Dictionary as Historiography: Vuk’s 1818 Srpski rječnik and the Idea of a Serbian Language

Kristin Vitalich, University of California, Los Angeles

The instruments that linguistics has contributed to literary analysis have given us such distinguished disciplinary hybrids as discourse analysis and poetics. I will suggest that if we take a page from literary studies and look at linguistics itself as a discourse another area of interdisciplinary interest emerges, particularly if we consider the role that linguistics has played in debates on what constitutes a literary language. Nowhere is the relationship of literary language to the ever-evolving discourse of linguistics more apparent than in lexicography, and in the nineteenth-century Slavic world, where the codification of national languages coincided with a lexicographical boom, the two are essentially inextricable. The dictionary offers a remarkably self-contained philosophical microcosm as it represents an essentially positivist enterprise – a lexicographer believes that he or she is producing a complete picture of a language as it is. I propose that if we take advantage of this untapped resource by moving from historical linguistics’ lexicological interest in nineteenth-century Slavic dictionaries – an approach in which the dictionary is valuable merely as a means of accessing a particular lexical corpus – to a lexicographical focus on how this repository of words is written, the metalinguistic implications of dictionary writing come to the fore.

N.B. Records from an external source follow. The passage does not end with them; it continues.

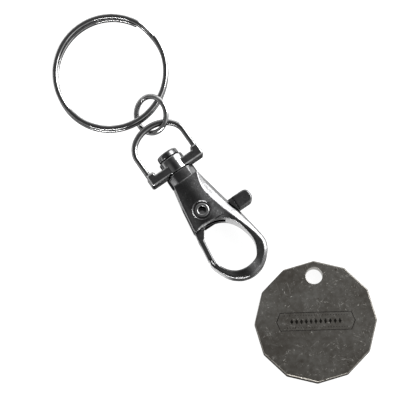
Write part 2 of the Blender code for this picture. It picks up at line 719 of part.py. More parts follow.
def link_radius():
    """Return how far the split ring's wire is from the ring's middle, towards its link."""
    half_x, half_y = (SPLIT_WIDE - SPLIT_WIRE_WIDE) / 2, (SPLIT_LONG - SPLIT_WIRE_WIDE) / 2
    turn = math.radians(SPLIT_HEADING)
    return half_x * half_y / math.hypot(half_y * math.cos(turn), half_x * math.sin(turn))


def jump_hang():
    """Return how far the jump ring's middle is from the middle of the arch that it hangs on."""
    return JUMP_ACROSS / 2 - JUMP_WIRE - BAIL_TOP_WIDE / 2 - JUMP_ARCH_GAP


def main():
    """Lay out the frames from the split ring's corner of the layout, then build every piece."""
    clear_scene()
    chrome = finish("chrome", CHROME_COLOUR, roughness=0.12, metallic=1.0)
    token_metal = finish("token_metal", TOKEN_COLOUR, roughness=0.38, metallic=1.0)
    spring_steel = finish("spring_steel", SPRING_COLOUR, roughness=0.3, metallic=1.0)

    jump_radius = (JUMP_ACROSS - JUMP_WIRE) / 2
    jump_half_tall = jump_radius * math.sin(math.radians(JUMP_ROLL)) + JUMP_WIRE / 2
    middle_height = max(BODY_DEEP / 2, BAIL_BOSS_ACROSS / 2, jump_half_tall) + FLOOR_GAP
    hang = jump_hang()
    arch, outward = bail_arch_point(BAIL_LINK_ANGLE)
    clasp_turn = heading(CLASP_HEADING)
    link = clasp_turn @ (arch + outward * (hang + JUMP_BAND_OFFSET))
    to_middle = heading(SPLIT_HEADING) @ Vector((link_radius(), 0, 0))
    token_reach = reach(1) + TOKEN_AHEAD + TOKEN_ACROSS / 2
    token_half = TOKEN_ACROSS / 2 * math.cos(math.radians(TOKEN_HEADING))
    clasp_place = -to_middle - link
    token_place = clasp_place + clasp_turn @ Vector((token_reach, TOKEN_ASIDE, 0))
    middle_x = (token_place.x + token_half - SPLIT_WIDE / 2) / 2
    middle_y = (token_place.y - token_half + SPLIT_LONG / 2) / 2
    clasp_place += Vector((-middle_x, -middle_y, middle_height))
    token_place += Vector((-middle_x, -middle_y, TOKEN_THICKNESS / 2))

    clasp = frame("clasp_frame", None, Matrix.Translation(clasp_place) @ clasp_turn)
    swivel = frame("swivel_axis", clasp, Matrix.Identity(4))
    pivot = frame("trigger_axis", clasp, Matrix.Translation((PIVOT_REACH, PIVOT_OFFSET, 0)))
    outward_heading = math.degrees(math.atan2(outward.y, outward.x))
    on_arch = Matrix.Translation(arch) @ heading(outward_heading)
    jump = frame("jump_ring_axis", swivel, on_arch)

    ring_half_tall = SPLIT_WIRE_TALL + SPLIT_TURN_GAP / 2
    far_reach = 2 * link_radius() + SPLIT_WIRE_WIDE / 2
    link_height = middle_height - SPLIT_LINK_DROP
    droop = math.asin((link_height - ring_half_tall - FLOOR_GAP) / far_reach)
    link_turn = heading(SPLIT_HEADING - CLASP_HEADING - outward_heading)
    link_place = Vector((hang + JUMP_BAND_OFFSET, 0, -SPLIT_LINK_DROP))
    tilt = Matrix.Rotation(droop, 4, "Y")
    split = frame("split_ring_axis", jump, Matrix.Translation(link_place) @ link_turn @ tilt)

    token_turn = heading(TOKEN_HEADING)
    token = frame("token_frame", None, Matrix.Translation(token_place) @ token_turn)

    jump_roll = Matrix.Rotation(-math.radians(JUMP_ROLL), 4, "X")
    mesh_object("split_ring", split_ring_mesh(link_radius()), split, chrome)
    jump_ring = mesh_object("jump_ring", jump_ring_mesh(), jump, chrome)
    jump_ring.matrix_local = Matrix.Translation((hang, 0, 0)) @ jump_roll
    make_swivel_bail(swivel, chrome)
    make_swivel_rivet(clasp, chrome)
    make_hook_body(clasp, chrome)
    make_pivot_rivet(clasp, chrome)
    make_trigger(pivot, chrome)
    make_trigger_spring(clasp, spring_steel)
    make_token(token, token_metal)


if __name__ == "__main__":
    main()
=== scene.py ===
"""The looks of a trolley token and its keyring clasp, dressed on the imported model.

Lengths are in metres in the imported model's frame: +X to the right, +Y away, +Z up from the floor.
"""

import json
import logging
import math
from dataclasses import dataclass
from enum import Enum
from typing import Any, Sequence

import bmesh
import bpy
from bmesh.types import BMesh
from bpy.types import Material, Mesh, Node, NodeSocket, NodeTree, Object
from mathutils import Matrix, Vector


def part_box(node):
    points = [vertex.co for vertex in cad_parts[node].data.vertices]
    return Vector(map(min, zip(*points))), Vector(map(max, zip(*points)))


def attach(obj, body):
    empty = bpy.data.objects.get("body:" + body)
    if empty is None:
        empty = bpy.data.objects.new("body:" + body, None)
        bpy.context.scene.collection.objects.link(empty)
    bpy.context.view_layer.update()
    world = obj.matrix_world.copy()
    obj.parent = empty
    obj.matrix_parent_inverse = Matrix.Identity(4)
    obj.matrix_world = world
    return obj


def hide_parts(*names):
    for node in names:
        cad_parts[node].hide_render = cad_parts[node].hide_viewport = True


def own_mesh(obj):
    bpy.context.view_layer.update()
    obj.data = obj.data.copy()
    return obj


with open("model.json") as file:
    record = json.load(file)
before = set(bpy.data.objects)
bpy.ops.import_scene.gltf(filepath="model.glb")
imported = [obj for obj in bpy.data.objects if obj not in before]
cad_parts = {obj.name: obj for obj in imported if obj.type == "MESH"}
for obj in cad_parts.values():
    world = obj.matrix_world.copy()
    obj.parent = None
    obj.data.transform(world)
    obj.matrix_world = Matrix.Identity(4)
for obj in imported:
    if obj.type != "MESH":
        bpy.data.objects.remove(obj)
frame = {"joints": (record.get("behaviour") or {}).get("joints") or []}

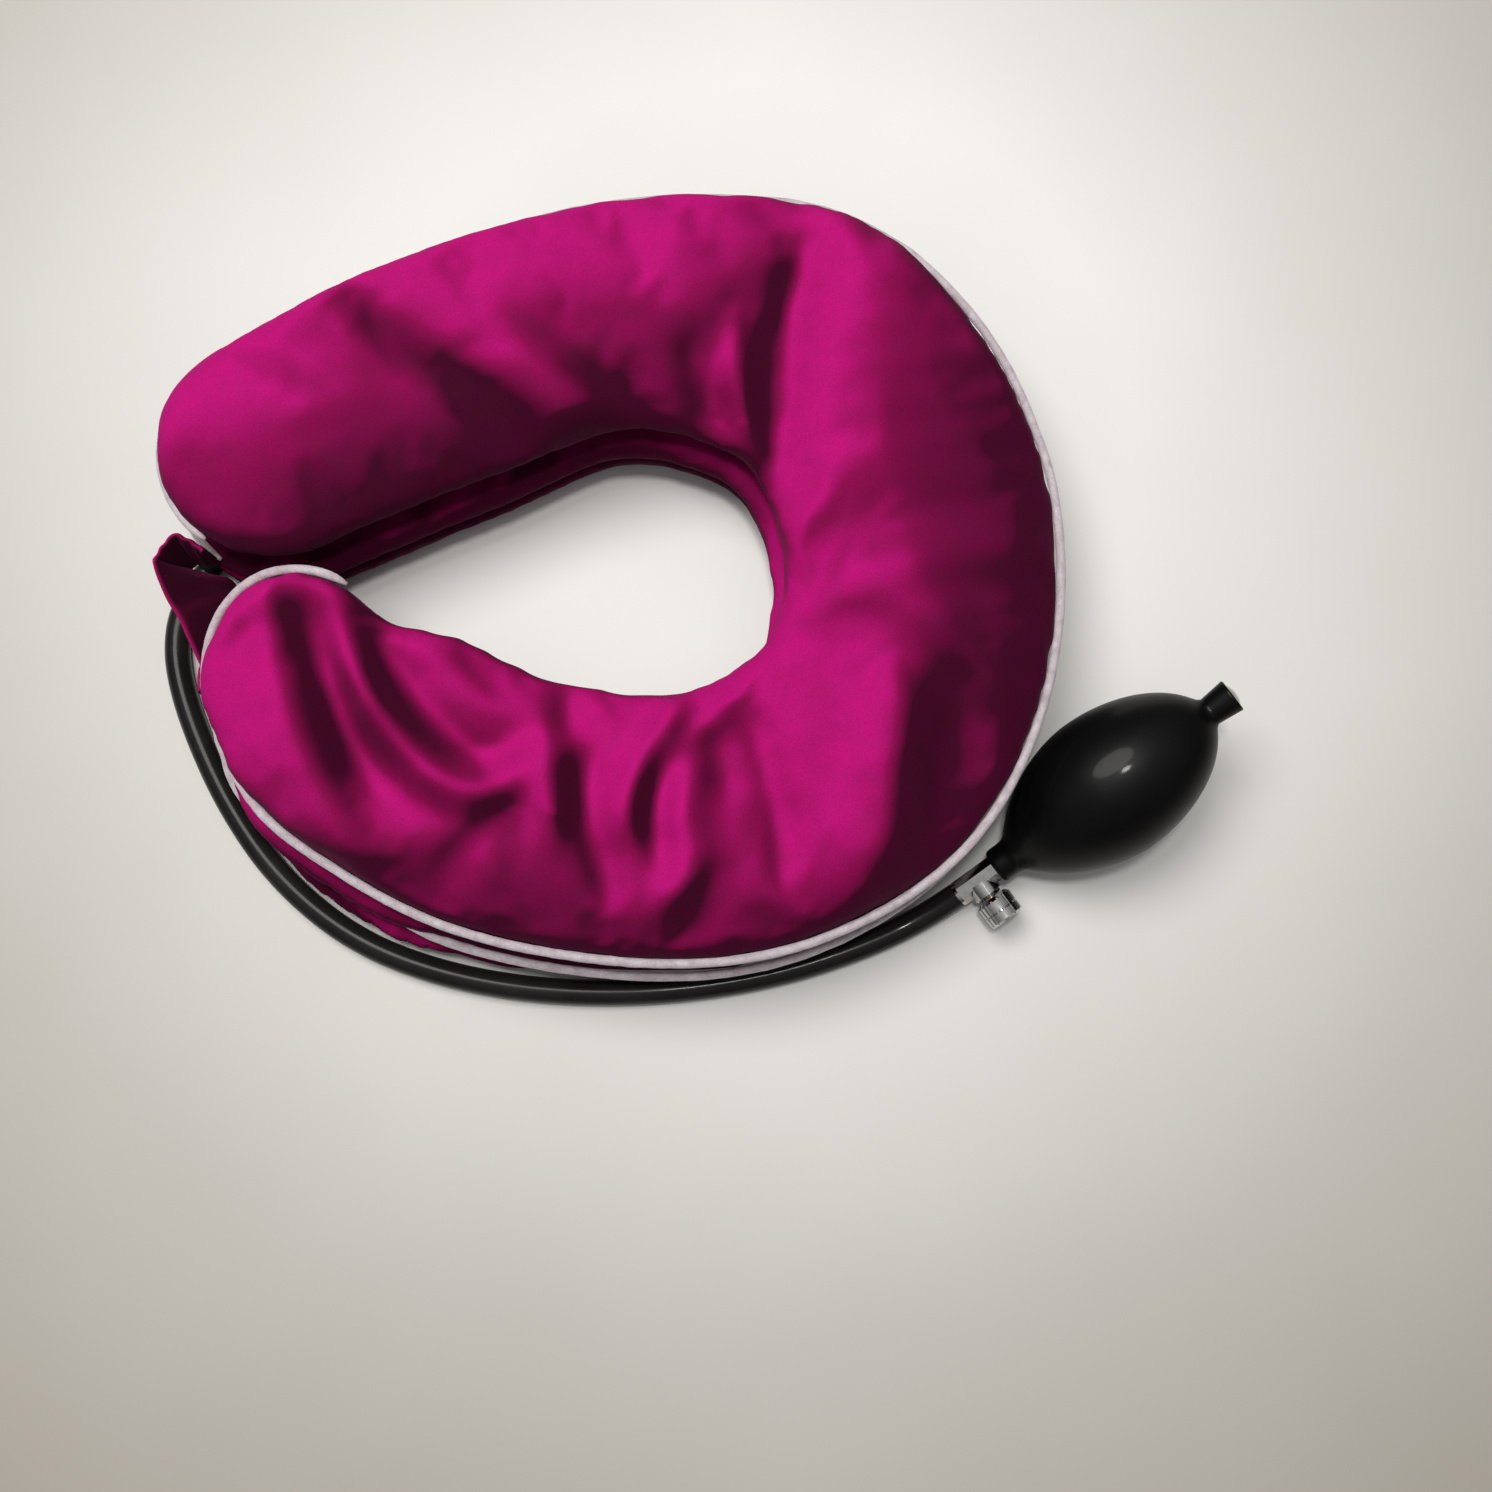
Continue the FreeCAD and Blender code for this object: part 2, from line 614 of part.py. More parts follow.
def release_valve():
    """Needle screw with its seal and knurled knob, on the axis that leaves the valve's side."""
    stem, seal = size("stem_radius"), size("seal_radius")
    knob, start, end = size("knob_radius"), size("knob_start"), size("knob_end")
    tip = size("needle_tip")
    socket = size("knob_socket") - end
    turned_piece("NeedleStem", "XY_Plane", "V_Axis", [
        (0, -tip), (tip / 2, -tip), (stem, -size("needle_taper_end")), (stem, socket), (0, socket),
    ], "needle_stem")
    seal_bore = stem + size("stem_clearance") / 2
    seal_outside = size("seal_gap") - size("boss_face")
    seal_inside = seal_outside + size("seal_thickness")
    turned_piece("StemSeal", "XY_Plane", "V_Axis", [
        (seal_bore, seal_inside), (seal, seal_inside), (seal, seal_outside),
        (seal_bore, seal_outside),
    ], "stem_seal")
    body = doc.addObject("PartDesign::Body", "ReleaseKnob")
    shoulder, chamfer, waist = size("knob_shoulder"), size("knob_chamfer"), size("knob_waist")
    waist_at = (start + end) / 2 + 0.6
    profile = polygon_sketch(body, "XY_Plane", "KnobProfile", [
        (stem, -start), (knob - shoulder, -start), (knob, -start - shoulder),
        (knob, waist - waist_at), (knob - waist, -waist_at), (knob, -waist - waist_at),
        (knob, chamfer - end), (knob - chamfer, -end), (0, -end), (0, socket), (stem, socket),
    ])
    revolve(body, profile, "V_Axis")
    doc.recompute()
    groove = body.newObject("PartDesign::Pocket", "KnobGroove")
    mark = new_sketch(body, "XZ_Plane", "KnobGrooveSketch")
    depth = size("knob_groove")
    width = 0.35
    slot = [(-width, knob - depth), (width, knob - depth), (width, knob + 1), (-width, knob + 1)]
    corners = [Vector(x, y, 0) for x, y in slot]
    for first, second in zip(corners, corners[1:] + corners[:1]):
        mark.addGeometry(Part.LineSegment(first, second), False)
    groove.Profile = mark
    groove.Type = 1
    groove.Midplane = True
    doc.recompute()
    ring = body.newObject("PartDesign::PolarPattern", "KnobGrooves")
    ring.Originals = [groove]
    upright = [f for f in body.Origin.OriginFeatures if f.Role == "Y_Axis"][0]
    ring.Axis = (upright, [""])
    ring.Angle = 360
    ring.Occurrences = KNOB_RIBS
    body.Tip = ring
    doc.recompute()
    body.Placement = PUMP
    keep(body, "release_knob")


def ball(name, radius, along, label):
    made = doc.addObject("Part::Sphere", name)
    made.setExpression("Radius", radius)
    made.Placement = PUMP.multiply(Placement(Vector(along, 0, 0), Rotation()))
    return keep(made, label)


def outlet_valve():
    """Check valve in the bulb's neck: a ball that seats on a ring pressed into the valve's end."""
    end = size("valve_length") / 2 + size("neck_plug_length")
    start = end - size("seat_length")
    outer = size("neck_plug_radius") - size("neck_plug_wall")
    hole = size("valve_hole")
    turned_piece("OutletSeat", "XZ_Plane", "H_Axis", [
        (start, hole), (start, outer), (end, outer), (end, hole),
    ], "outlet_seat")
    ball("OutletBall", "Sizes.outlet_ball_radius", size("outlet_ball_place"), "outlet_ball")


def bulb_profile(sketch):
    """Half section of the rubber bulb: neck, egg-shaped wall and tail, with their bores."""
    middle = size("bulb_middle")
    wall = size("bulb_wall")
    outer_half, outer_radius = size("bulb_half_length"), size("bulb_radius")
    inner_half, inner_radius = outer_half - wall, outer_radius - wall
    neck, tail = size("neck_outer"), size("tail_outer")
    bore, tail_bore = size("neck_plug_radius"), size("tail_bore")
    start, end = size("valve_length") / 2 + 0.1, size("tail_end")

    def ellipse_angle(radius, at_radius, ahead):
        angle = math.asin(at_radius / radius)
        return angle if ahead else math.pi - angle

    def ellipse_point(half, radius, angle):
        return Vector(middle + half * math.cos(angle), radius * math.sin(angle), 0)

    near = ellipse_angle(outer_radius, neck, False)
    far = ellipse_angle(outer_radius, tail, True)
    inner_near = ellipse_angle(inner_radius, bore, False)
    inner_far = ellipse_angle(inner_radius, tail_bore, True)
    outer_near = ellipse_point(outer_half, outer_radius, near)
    outer_far = ellipse_point(outer_half, outer_radius, far)
    hollow_near = ellipse_point(inner_half, inner_radius, inner_near)
    hollow_far = ellipse_point(inner_half, inner_radius, inner_far)
    centre = Vector(middle, 0, 0)
    outer_curve = Part.Ellipse(centre, outer_half, outer_radius)
    inner_curve = Part.Ellipse(centre, inner_half, inner_radius)
    lines = [
        (Vector(start, bore, 0), Vector(start, neck, 0)),
        (Vector(start, neck, 0), outer_near),
        (outer_far, Vector(end, tail, 0)),
        (Vector(end, tail, 0), Vector(end, tail_bore, 0)),
        (Vector(end, tail_bore, 0), hollow_far),
        (hollow_near, Vector(start, bore, 0)),
    ]
    for first, second in lines:
        sketch.addGeometry(Part.LineSegment(first, second), False)
    sketch.addGeometry(Part.ArcOfEllipse(outer_curve, far, near), False)
    sketch.addGeometry(Part.ArcOfEllipse(inner_curve, inner_far, inner_near), False)


def bulb():
    """The bulb's wall, split so that the side that is pressed in is a piece of its own."""
    first, last = size("squeeze_start"), size("squeeze_end")
    reach = size("bulb_radius") + 1
    shells = []
    for name in ("Wall", "Squeeze"):
        body = doc.addObject("PartDesign::Body", "Bulb" + name)
        sketch = new_sketch(body, "XZ_Plane", "Bulb" + name + "Profile")
        bulb_profile(sketch)
        revolve(body, sketch, "H_Axis")
        body.Placement = PUMP
        shells.append(body)
    blocks = []
    for name, gap in (("WallCut", 0.0), ("SqueezeKeep", 0.2)):
        block = doc.addObject("Part::Box", "Bulb" + name)
        block.Length = last - first - 2 * gap
        block.Width = 2 * reach
        block.Height = reach
        corner = Vector(first + gap, -reach, gap)
        block.Placement = PUMP.multiply(Placement(corner, Rotation()))
        blocks.append(block)
    cut(shells[0], blocks[0], "bulb_wall")
    pressed = doc.addObject("Part::Common", "BulbPressed")
    pressed.Base = shells[1]
    pressed.Tool = blocks[1]
    keep(pressed, "bulb_squeeze_wall")


def intake_valve():
    """Chromed plug in the bulb's tail: a domed disc with an air hole, a ball and its retainer."""
    start, end = size("intake_start"), size("tail_end")
    outer = size("tail_bore")
    chamber = size("intake_ball_radius") + size("intake_ball_clearance")
    hole, dome = size("valve_hole"), size("intake_dome")
    seat_outside, seat_inside = end - 2.5, end - 3.3
    turned_piece("IntakePlug", "XZ_Plane", "H_Axis", [
        (start, chamber), (start, outer), (end, outer), (end + dome / 2, outer - hole),
        (end + dome, hole + 0.8), (end + 0.8 * dome, hole), (seat_outside, hole),
        (seat_inside, chamber),
    ], "intake_plug")
    retainer_end = start + size("retainer_length")
    ring_bore = hole + 0.3
    turned_piece("IntakeRetainer", "XZ_Plane", "H_Axis", [
        (start, ring_bore), (start, chamber), (retainer_end, chamber), (retainer_end, ring_bore),
    ], "intake_retainer")
    ball("IntakeBall", "Sizes.intake_ball_radius", size("intake_ball_place"), "intake_ball")


collar()
hose_port()
hose()
strap()
valve_body()
release_valve()
outlet_valve()
bulb()
intake_valve()
doc.recompute()

for thing in doc.Objects:
    if "Invalid" in thing.State or "Error" in thing.State:
        raise RuntimeError("%s failed: %s" % (thing.Label, thing.State))
for thing in SUBPARTS:
    if thing.Shape.isNull() or not thing.Shape.isValid() or not thing.Shape.Solids:
        raise RuntimeError("%s has no valid solid" % thing.Label)

os.makedirs("parts", exist_ok=True)
for thing in SUBPARTS:
    thing.Shape.exportStep("parts/%s.step" % thing.Label)
    box = thing.Shape.BoundBox
    print("%-20s %8.0f mm3  x %.1f..%.1f  y %.1f..%.1f  z %.1f..%.1f"
          % (thing.Label, thing.Shape.Volume, box.XMin, box.XMax, box.YMin, box.YMax,
             box.ZMin, box.ZMax))
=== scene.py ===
import bpy
import json
import math
import numpy as np
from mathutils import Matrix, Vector


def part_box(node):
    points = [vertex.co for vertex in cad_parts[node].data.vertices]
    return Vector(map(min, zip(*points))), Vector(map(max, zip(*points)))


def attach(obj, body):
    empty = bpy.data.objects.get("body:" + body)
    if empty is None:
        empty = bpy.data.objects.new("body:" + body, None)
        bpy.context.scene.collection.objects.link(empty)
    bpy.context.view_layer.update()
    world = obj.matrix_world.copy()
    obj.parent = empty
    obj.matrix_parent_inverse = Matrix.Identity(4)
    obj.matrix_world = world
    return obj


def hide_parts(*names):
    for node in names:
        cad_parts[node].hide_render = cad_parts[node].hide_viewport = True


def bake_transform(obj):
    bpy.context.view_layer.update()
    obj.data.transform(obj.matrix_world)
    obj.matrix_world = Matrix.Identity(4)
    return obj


# The looks of an inflatable three-tier neck pillow with a hand pump, let down, lying on a table.
# Plans and small sizes are in millimetres and become metres through MM. The arms' tips are at -X,
# the back at +X, the "upper" arm at +Y and the "lower" arm, with the hose round it, at -Y.

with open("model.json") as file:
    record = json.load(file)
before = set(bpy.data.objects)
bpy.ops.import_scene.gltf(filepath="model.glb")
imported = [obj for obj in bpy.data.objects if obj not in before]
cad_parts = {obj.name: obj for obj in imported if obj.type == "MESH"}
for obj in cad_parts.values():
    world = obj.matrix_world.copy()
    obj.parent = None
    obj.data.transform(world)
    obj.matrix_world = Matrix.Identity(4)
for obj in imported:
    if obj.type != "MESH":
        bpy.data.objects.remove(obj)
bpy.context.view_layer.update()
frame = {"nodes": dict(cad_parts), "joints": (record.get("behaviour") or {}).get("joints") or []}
MM = 0.001
TIERS = ("bottom", "middle", "top")
JOINTS = {joint["name"]: joint for joint in frame["joints"]}

# The band of a tier from the upper arm's tip round the back to the lower arm's tip:
# middle x and y, and the half-widths on the outer side and on the neck's side.
BAND = (
    (-139, 42, 37.0, 39.5), (-85.5, 69.5, 38.5, 44.0), (-24, 90.5, 37.0, 43.0),
    (31.5, 84.5, 44.5, 48.5), (60, 62, 46.0, 48.5), (75.5, 26.5, 47.3, 48.0),
    (78.5, -8, 46.5, 48.3), (71.5, -39, 46.3, 48.4), (54.5, -63.5, 47.0, 49.3),
    (22.5, -82, 45.2, 48.0), (-15.5, -86, 44.0, 46.0), (-62, -78, 43.5, 46.0),
    (-98, -59, 43.5, 44.5), (-115, -46, 42.0, 38.5), (-126.5, -32, 36.0, 29.5),
)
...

Vuk Karadžić’s populist 1818 Srpski rječnik is a noteworthy exemplar of nineteenth-century Slavic lexicographical practice, written at a time when considerable instability surrounded the Serbian ethnonym and presenting a notion of what a Serbian language should look like that constituted a complete innovation over what little consensus then existed among church fathers in Vojvodina. Traditional treatments of Vuk’s dictionary and its linguistic theory have sought to assess the tenability of Vuk’s vision for a full service Serbian language. Applying sociologist Pierre Bourdieu’s notion of habitus, I will argue that by bracketing the partisan question of the viability of Vuk’s vision and approaching his dictionary as a manifestation of a specific scientific discourse - a methodology that requires an examination of both the dictionary's contents and its structural organization – a snapshot emerges of what (to this man at this time) a Serbian language was and what it did. This comprehensive picture of Vukian linguistic habitus is not of ancillary but critical importance to literary studies as well as intellectual history given the conflation of literary and national languages in the nineteenth century that allows us to this very day to speak of “Serbian literature” as a recognizable and cohesive entity.